My Nerdy Side
- David Yang

- Jan 12
- 2 min read
I tend to get distracted by origins. When a formula or algorithm appears in front of me, my instinct is not to memorize it, but to trace it back to first principles and ask whether it could be built differently. I am drawn to the moment when an idea feels inevitable rather than imposed—when structure emerges from reasoning instead of rules.
That instinct came alive during an engineering project on voice-controlled windshield wipers. While working on a control-system problem, I became fascinated by how a motor transitions smoothly rather than abruptly between states. I didn’t begin by searching for a known solution; instead, I tried to imagine what kind of mathematical shape would feel “right.” I ended up deriving a sigmoid-like function on my own, not because I knew it was widely used, but because it captured the gradual behavior I was observing. When it still didn’t fit perfectly, I modified it further to better model the motor’s nonlinear response. In that process, mathematics felt less like something I was learning and more like something I was inventing.
The same way of thinking shapes how I code. When implementing a complex loop, I often rewrite solutions not just to make them work, but to make them clearer. I enjoy compressing ideas, replacing procedural steps with more elegant structures, and optimizing not only for efficiency but also for readability. In one project, I replaced a long procedural structure with compact Python lambda functions, simply because I enjoyed seeing how much logic could be expressed cleanly.

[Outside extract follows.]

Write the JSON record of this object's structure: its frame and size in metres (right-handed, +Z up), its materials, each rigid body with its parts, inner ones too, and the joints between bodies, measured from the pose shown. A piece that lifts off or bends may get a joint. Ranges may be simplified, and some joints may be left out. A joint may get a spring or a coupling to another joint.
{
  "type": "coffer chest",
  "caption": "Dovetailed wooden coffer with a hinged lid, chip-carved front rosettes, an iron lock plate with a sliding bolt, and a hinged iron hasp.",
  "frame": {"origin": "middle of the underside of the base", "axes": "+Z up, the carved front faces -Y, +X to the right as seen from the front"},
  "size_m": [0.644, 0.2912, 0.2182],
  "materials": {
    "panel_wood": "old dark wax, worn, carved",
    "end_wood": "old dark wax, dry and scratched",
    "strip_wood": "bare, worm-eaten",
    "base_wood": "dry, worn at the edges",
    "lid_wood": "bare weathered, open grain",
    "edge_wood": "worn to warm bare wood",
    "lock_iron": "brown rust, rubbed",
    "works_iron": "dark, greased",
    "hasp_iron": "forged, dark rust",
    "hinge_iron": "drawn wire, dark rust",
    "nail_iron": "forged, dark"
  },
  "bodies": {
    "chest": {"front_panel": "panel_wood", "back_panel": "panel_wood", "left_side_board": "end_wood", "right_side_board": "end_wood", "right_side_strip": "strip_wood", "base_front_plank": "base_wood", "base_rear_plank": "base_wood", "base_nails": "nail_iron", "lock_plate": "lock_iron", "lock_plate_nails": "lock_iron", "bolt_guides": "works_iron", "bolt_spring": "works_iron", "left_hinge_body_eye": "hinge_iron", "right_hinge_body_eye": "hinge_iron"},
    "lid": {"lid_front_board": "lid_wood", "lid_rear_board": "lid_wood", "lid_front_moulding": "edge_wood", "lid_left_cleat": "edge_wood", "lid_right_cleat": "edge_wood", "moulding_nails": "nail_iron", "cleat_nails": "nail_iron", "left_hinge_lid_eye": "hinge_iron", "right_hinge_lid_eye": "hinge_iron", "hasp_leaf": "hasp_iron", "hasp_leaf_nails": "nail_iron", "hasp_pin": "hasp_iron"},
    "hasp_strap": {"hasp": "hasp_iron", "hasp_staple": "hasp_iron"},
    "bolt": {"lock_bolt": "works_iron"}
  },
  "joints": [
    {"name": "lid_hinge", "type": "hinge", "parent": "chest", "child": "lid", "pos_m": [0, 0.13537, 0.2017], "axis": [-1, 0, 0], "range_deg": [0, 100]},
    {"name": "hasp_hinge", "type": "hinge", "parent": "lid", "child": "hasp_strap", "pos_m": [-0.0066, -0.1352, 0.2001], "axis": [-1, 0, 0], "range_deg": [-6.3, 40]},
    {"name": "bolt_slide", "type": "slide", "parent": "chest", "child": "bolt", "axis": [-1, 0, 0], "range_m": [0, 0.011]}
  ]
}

What I hope readers understand is that my academic path has been guided less by acceleration and more by depth. I learn best when curiosity determines the structure—when I can revisit assumptions, test edge cases, and refine ideas long after a solution exists. This quiet, persistent curiosity shapes how I study, how I build, and how I approach problems with real consequences, and it is what matters most to me as a learner.